## [Problem requirements]
Take the material and output all of it exactly.

■ ■ ■

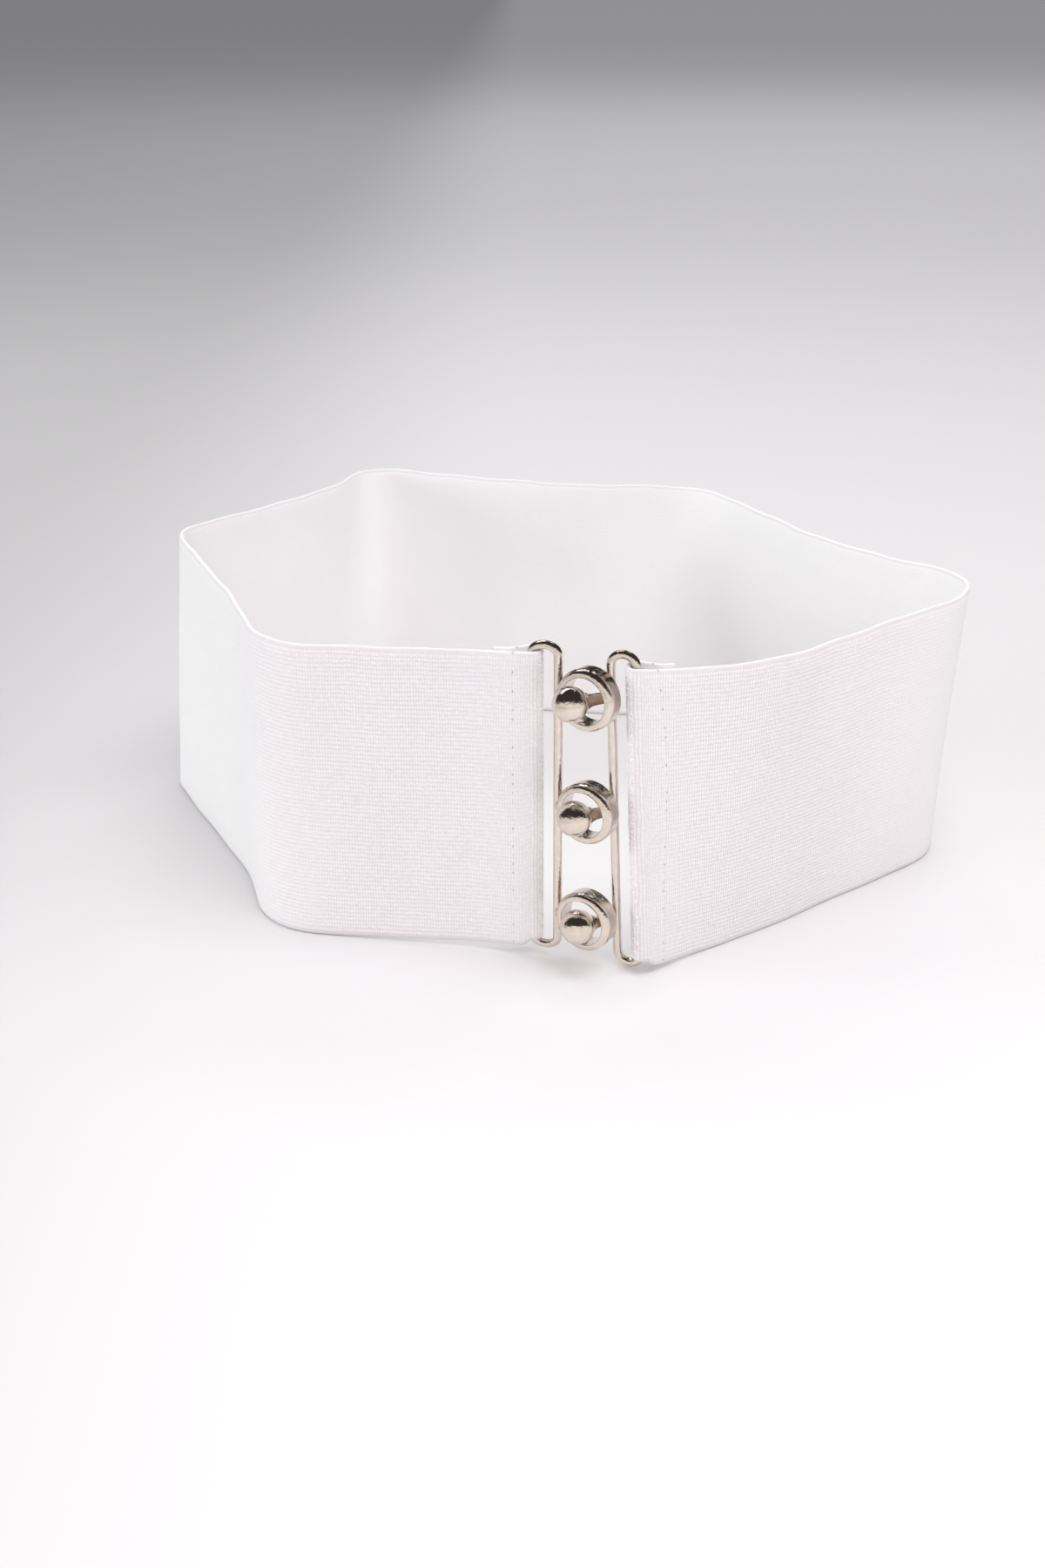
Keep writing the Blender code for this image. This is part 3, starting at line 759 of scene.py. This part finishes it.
path = wire_loop(1, RIGHT_END_RISE)
wire = moved(closed_tube(path, WIRE_RADIUS, 28), RIGHT_FRAME)
shells = [(wire, grid_faces(28, len(path), True, True).tolist())]
middle = RIGHT_FRAME.inverted() @ LEFT_FRAME @ ring_place(RING_HEIGHTS[1])
middle = (middle @ Matrix.Translation((-BALL_ASIDE, -BALL_PROUD, 0.0))).translation
for height in RING_HEIGHTS:
    level = middle.z + height - RING_HEIGHTS[1]
    arm = flat_arm(middle.x, middle.y, level, 24)
    arm_faces = grid_faces(24, 24, wrap_rows=True).tolist()
    arm_faces += [[k * 24 for k in range(24)][::-1], [k * 24 + 23 for k in range(24)]]
    shells.append((moved(arm, RIGHT_FRAME), arm_faces))
    ball_place = RIGHT_FRAME @ Matrix.Translation((middle.x, middle.y, level))
    shells.append((moved(ball(BALL_RADIUS, 40, 64), ball_place), ball_faces(40, 64)))
ball_half = outward_mesh("clasp_ball_half", shells)
ball_half.data.materials.append(nickel)
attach(ball_half, "root")
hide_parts("ball_frame")


# Floor
# A wide sheet of white card, large enough to stay plain in every view; painted shade greys it off to the left
# and behind the belt, where the light falls off.
FLOOR_REACH = 20.0
CARD_TONES = (0.765, 0.755, 0.76), (0.775, 0.765, 0.77)

# Along which axis the card's painted shade greys it off, from where to where, and the share of its tone that
# is left
CARD_PAINTED_SHADE = (
    ("X", 0.0, -0.24, 0.74),
    ("Y", CLASP_AT[1] - 0.05, CLASP_AT[1] + 0.13, 0.87),
)

card_side = np.linspace(-FLOOR_REACH, FLOOR_REACH, 9)
card_x, card_y = np.meshgrid(card_side, card_side)
card_points = np.stack([card_x, card_y, np.zeros_like(card_x)], axis=-1)
floor = smooth_mesh("floor", card_points, grid_faces(9, 9).tolist())
card, card_shader, card_nodes, card_links = new_material("white_card", (0.735, 0.725, 0.73), 0.8)
card_place = card_nodes.new("ShaderNodeTexCoord")
card_grain = card_nodes.new("ShaderNodeTexNoise")
card_grain.inputs["Scale"].default_value = 4.0
card_links.new(card_place.outputs["Object"], card_grain.inputs["Vector"])
card_tone = mixed(card_nodes, card_links, card_grain.outputs["Fac"], *CARD_TONES)
card_parts = card_nodes.new("ShaderNodeSeparateXYZ")
card_links.new(card_place.outputs["Object"], card_parts.inputs[0])
# Painted shade: the card's colour is darkened along each axis, in place of the light falling off there
for axis, start, end, left_over in CARD_PAINTED_SHADE:
    falling = card_nodes.new("ShaderNodeMapRange")
    falling.interpolation_type = "SMOOTHSTEP"
    card_links.new(card_parts.outputs[axis], falling.inputs["Value"])
    falling.inputs["From Min"].default_value = start
    falling.inputs["From Max"].default_value = end
    card_painted_shade = mixed(card_nodes, card_links, falling.outputs[0], (1.0, 1.0, 1.0), (left_over,) * 3)
    product = card_nodes.new("ShaderNodeMix")
    product.data_type = "RGBA"
    product.blend_type = "MULTIPLY"
    product.inputs["Factor"].default_value = 1.0
    card_links.new(card_tone, product.inputs["A"])
    card_links.new(card_painted_shade, product.inputs["B"])
    card_tone = product.outputs["Result"]
card_links.new(card_tone, card_shader.inputs["Base Color"])
floor.data.materials.append(card)


# Light
# A bright, even room with large soft boxes over the belt, before it, beside it and behind it. Polished
# metal shows the white floor, a warm glow low in front, two soft boxes, and otherwise a dark room.
ROOM = (0.45, 0.45, 0.465)
ROOM_IN_METAL = (0.042, 0.036, 0.036)
GLOW_IN_METAL = (1.02, 0.96, 0.88)
GLOW_UNDER = (0.0, 0.41, 0.91)
GLOW_FADES = (0.0, 0.11)
Lamp = namedtuple("Lamp", "name place aim width height power colour in_metal")
LAMPS = (
    Lamp("overhead", (0.31, -0.35, 1.2), (0.31, -0.35, 0.0), 0.9, 0.9, 10.8, (1.0, 0.985, 0.985), False),
    Lamp("front", (0.05, -1.3, 1.0), (0.0, 0.0, 0.05), 1.1, 1.1, 6.1, (1.0, 0.86, 0.895), False),
    Lamp("left", (-1.4, 0.0, 0.30), (0.0, 0.0, 0.05), 0.6, 0.4, 6.6, (0.92, 1.0, 0.99), False),
    Lamp("behind", (0.4, 1.9, 1.8), (0.4, 1.9, 0.0), 1.6, 1.6, 14.0, (1.0, 1.0, 1.0), False),
    Lamp("long box", (-0.35, 0.62, 0.85), (0.0, 0.0, 0.05), 0.8, 0.10, 1.8, (1.0, 1.0, 1.0), True),
    Lamp("small box", (0.30, 0.66, 0.85), (0.0, 0.0, 0.05), 0.16, 0.12, 0.35, (1.0, 1.0, 1.0), True),
)
for lamp in LAMPS:
    data = bpy.data.lights.new(lamp.name, "AREA")
    data.shape = "RECTANGLE"
    data.size = lamp.width
    data.size_y = lamp.height
    data.energy = lamp.power
    data.color = lamp.colour
    light = bpy.data.objects.new(lamp.name, data)
    light.location = lamp.place
    light.rotation_euler = (Vector(lamp.aim) - Vector(lamp.place)).to_track_quat("-Z", "Y").to_euler()
    light.visible_glossy = lamp.in_metal
    bpy.context.scene.collection.objects.link(light)

room = bpy.data.worlds.new("room")
room.use_nodes = True
room_nodes, room_links = room.node_tree.nodes, room.node_tree.links
ray = room_nodes.new("ShaderNodeLightPath")
view_out = room_nodes.new("ShaderNodeTexCoord")
above = room_nodes.new("ShaderNodeVectorMath")
above.operation = "DOT_PRODUCT"
above.inputs[1].default_value = GLOW_UNDER
room_links.new(view_out.outputs["Generated"], above.inputs[0])
fade = room_nodes.new("ShaderNodeMapRange")
room_links.new(above.outputs["Value"], fade.inputs["Value"])
for name, number in zip(("From Min", "From Max", "To Min", "To Max"), (*GLOW_FADES, 1.0, 0.0)):
    fade.inputs[name].default_value = number
in_metal = mixed(room_nodes, room_links, fade.outputs[0], ROOM_IN_METAL, GLOW_IN_METAL)
glow = mixed(room_nodes, room_links, ray.outputs["Is Glossy Ray"], ROOM, in_metal)
room_links.new(glow, room_nodes["Background"].inputs["Color"])
bpy.context.scene.world = room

■ ■ ■

## [Output below]
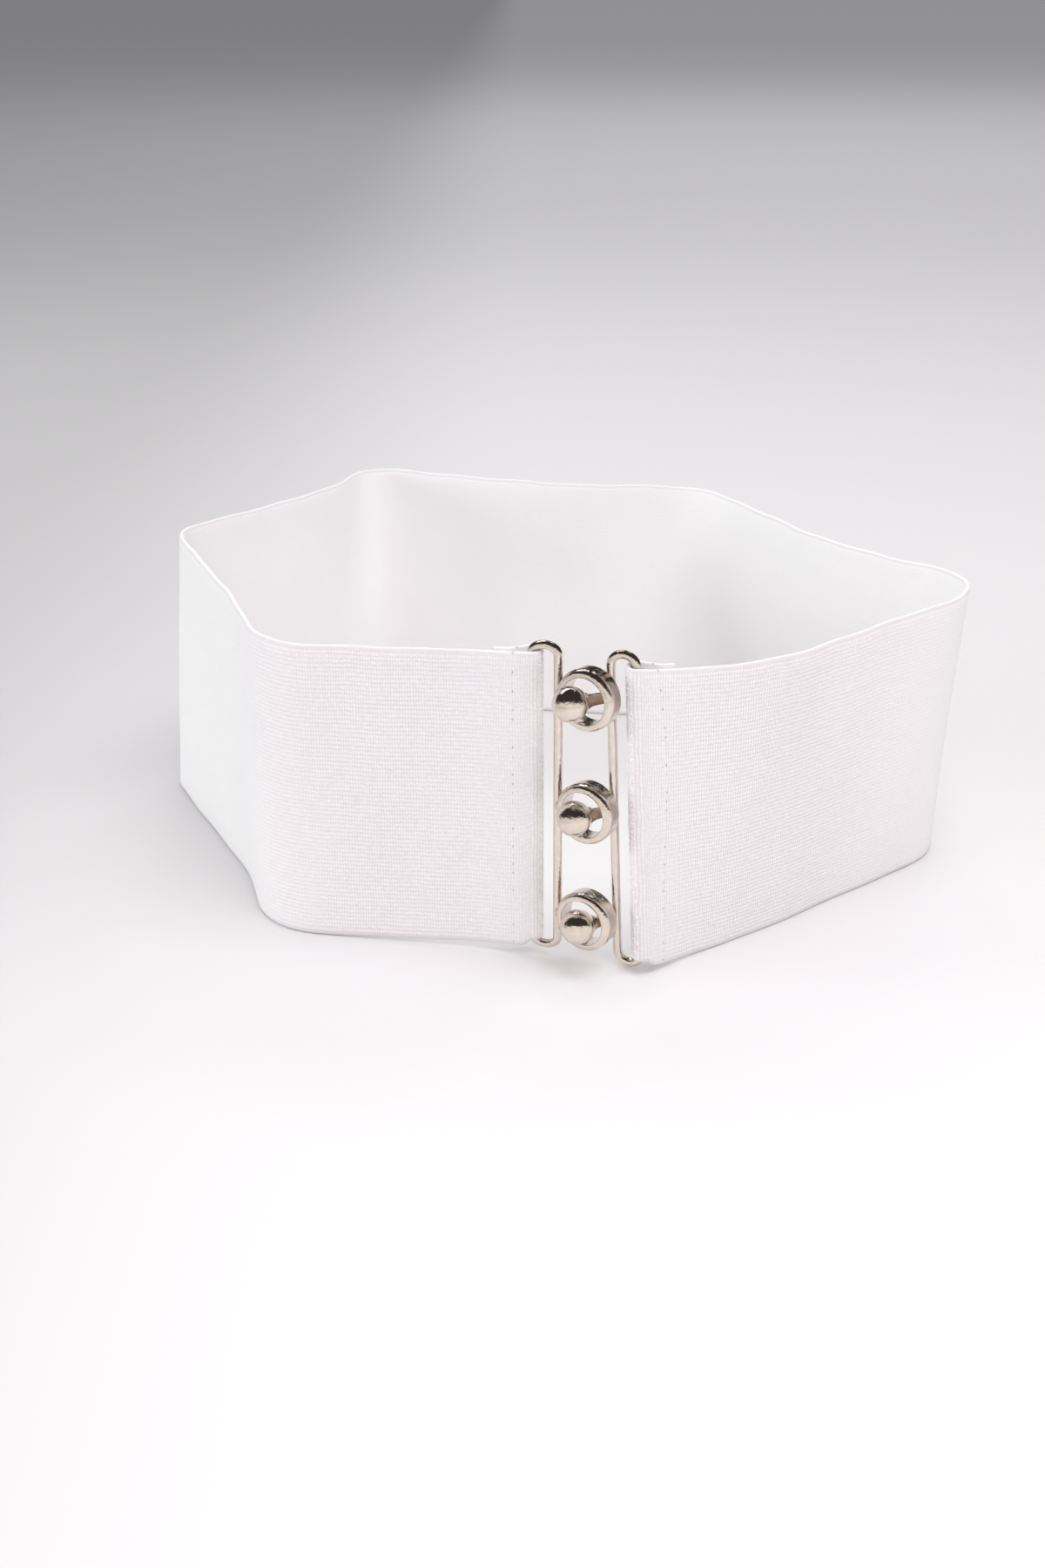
Keep writing the Blender code for this image. This is part 3, starting at line 759 of scene.py. This part finishes it.
path = wire_loop(1, RIGHT_END_RISE)
wire = moved(closed_tube(path, WIRE_RADIUS, 28), RIGHT_FRAME)
shells = [(wire, grid_faces(28, len(path), True, True).tolist())]
middle = RIGHT_FRAME.inverted() @ LEFT_FRAME @ ring_place(RING_HEIGHTS[1])
middle = (middle @ Matrix.Translation((-BALL_ASIDE, -BALL_PROUD, 0.0))).translation
for height in RING_HEIGHTS:
    level = middle.z + height - RING_HEIGHTS[1]
    arm = flat_arm(middle.x, middle.y, level, 24)
    arm_faces = grid_faces(24, 24, wrap_rows=True).tolist()
    arm_faces += [[k * 24 for k in range(24)][::-1], [k * 24 + 23 for k in range(24)]]
    shells.append((moved(arm, RIGHT_FRAME), arm_faces))
    ball_place = RIGHT_FRAME @ Matrix.Translation((middle.x, middle.y, level))
    shells.append((moved(ball(BALL_RADIUS, 40, 64), ball_place), ball_faces(40, 64)))
ball_half = outward_mesh("clasp_ball_half", shells)
ball_half.data.materials.append(nickel)
attach(ball_half, "root")
hide_parts("ball_frame")


# Floor
# A wide sheet of white card, large enough to stay plain in every view; painted shade greys it off to the left
# and behind the belt, where the light falls off.
FLOOR_REACH = 20.0
CARD_TONES = (0.765, 0.755, 0.76), (0.775, 0.765, 0.77)

# Along which axis the card's painted shade greys it off, from where to where, and the share of its tone that
# is left
CARD_PAINTED_SHADE = (
    ("X", 0.0, -0.24, 0.74),
    ("Y", CLASP_AT[1] - 0.05, CLASP_AT[1] + 0.13, 0.87),
)

card_side = np.linspace(-FLOOR_REACH, FLOOR_REACH, 9)
card_x, card_y = np.meshgrid(card_side, card_side)
card_points = np.stack([card_x, card_y, np.zeros_like(card_x)], axis=-1)
floor = smooth_mesh("floor", card_points, grid_faces(9, 9).tolist())
card, card_shader, card_nodes, card_links = new_material("white_card", (0.735, 0.725, 0.73), 0.8)
card_place = card_nodes.new("ShaderNodeTexCoord")
card_grain = card_nodes.new("ShaderNodeTexNoise")
card_grain.inputs["Scale"].default_value = 4.0
card_links.new(card_place.outputs["Object"], card_grain.inputs["Vector"])
card_tone = mixed(card_nodes, card_links, card_grain.outputs["Fac"], *CARD_TONES)
card_parts = card_nodes.new("ShaderNodeSeparateXYZ")
card_links.new(card_place.outputs["Object"], card_parts.inputs[0])
# Painted shade: the card's colour is darkened along each axis, in place of the light falling off there
for axis, start, end, left_over in CARD_PAINTED_SHADE:
    falling = card_nodes.new("ShaderNodeMapRange")
    falling.interpolation_type = "SMOOTHSTEP"
    card_links.new(card_parts.outputs[axis], falling.inputs["Value"])
    falling.inputs["From Min"].default_value = start
    falling.inputs["From Max"].default_value = end
    card_painted_shade = mixed(card_nodes, card_links, falling.outputs[0], (1.0, 1.0, 1.0), (left_over,) * 3)
    product = card_nodes.new("ShaderNodeMix")
    product.data_type = "RGBA"
    product.blend_type = "MULTIPLY"
    product.inputs["Factor"].default_value = 1.0
    card_links.new(card_tone, product.inputs["A"])
    card_links.new(card_painted_shade, product.inputs["B"])
    card_tone = product.outputs["Result"]
card_links.new(card_tone, card_shader.inputs["Base Color"])
floor.data.materials.append(card)


# Light
# A bright, even room with large soft boxes over the belt, before it, beside it and behind it. Polished
# metal shows the white floor, a warm glow low in front, two soft boxes, and otherwise a dark room.
ROOM = (0.45, 0.45, 0.465)
ROOM_IN_METAL = (0.042, 0.036, 0.036)
GLOW_IN_METAL = (1.02, 0.96, 0.88)
GLOW_UNDER = (0.0, 0.41, 0.91)
GLOW_FADES = (0.0, 0.11)
Lamp = namedtuple("Lamp", "name place aim width height power colour in_metal")
LAMPS = (
    Lamp("overhead", (0.31, -0.35, 1.2), (0.31, -0.35, 0.0), 0.9, 0.9, 10.8, (1.0, 0.985, 0.985), False),
    Lamp("front", (0.05, -1.3, 1.0), (0.0, 0.0, 0.05), 1.1, 1.1, 6.1, (1.0, 0.86, 0.895), False),
    Lamp("left", (-1.4, 0.0, 0.30), (0.0, 0.0, 0.05), 0.6, 0.4, 6.6, (0.92, 1.0, 0.99), False),
    Lamp("behind", (0.4, 1.9, 1.8), (0.4, 1.9, 0.0), 1.6, 1.6, 14.0, (1.0, 1.0, 1.0), False),
    Lamp("long box", (-0.35, 0.62, 0.85), (0.0, 0.0, 0.05), 0.8, 0.10, 1.8, (1.0, 1.0, 1.0), True),
    Lamp("small box", (0.30, 0.66, 0.85), (0.0, 0.0, 0.05), 0.16, 0.12, 0.35, (1.0, 1.0, 1.0), True),
)
for lamp in LAMPS:
    data = bpy.data.lights.new(lamp.name, "AREA")
    data.shape = "RECTANGLE"
    data.size = lamp.width
    data.size_y = lamp.height
    data.energy = lamp.power
    data.color = lamp.colour
    light = bpy.data.objects.new(lamp.name, data)
    light.location = lamp.place
    light.rotation_euler = (Vector(lamp.aim) - Vector(lamp.place)).to_track_quat("-Z", "Y").to_euler()
    light.visible_glossy = lamp.in_metal
    bpy.context.scene.collection.objects.link(light)

room = bpy.data.worlds.new("room")
room.use_nodes = True
room_nodes, room_links = room.node_tree.nodes, room.node_tree.links
ray = room_nodes.new("ShaderNodeLightPath")
view_out = room_nodes.new("ShaderNodeTexCoord")
above = room_nodes.new("ShaderNodeVectorMath")
above.operation = "DOT_PRODUCT"
above.inputs[1].default_value = GLOW_UNDER
room_links.new(view_out.outputs["Generated"], above.inputs[0])
fade = room_nodes.new("ShaderNodeMapRange")
room_links.new(above.outputs["Value"], fade.inputs["Value"])
for name, number in zip(("From Min", "From Max", "To Min", "To Max"), (*GLOW_FADES, 1.0, 0.0)):
    fade.inputs[name].default_value = number
in_metal = mixed(room_nodes, room_links, fade.outputs[0], ROOM_IN_METAL, GLOW_IN_METAL)
glow = mixed(room_nodes, room_links, ray.outputs["Is Glossy Ray"], ROOM, in_metal)
room_links.new(glow, room_nodes["Background"].inputs["Color"])
bpy.context.scene.world = room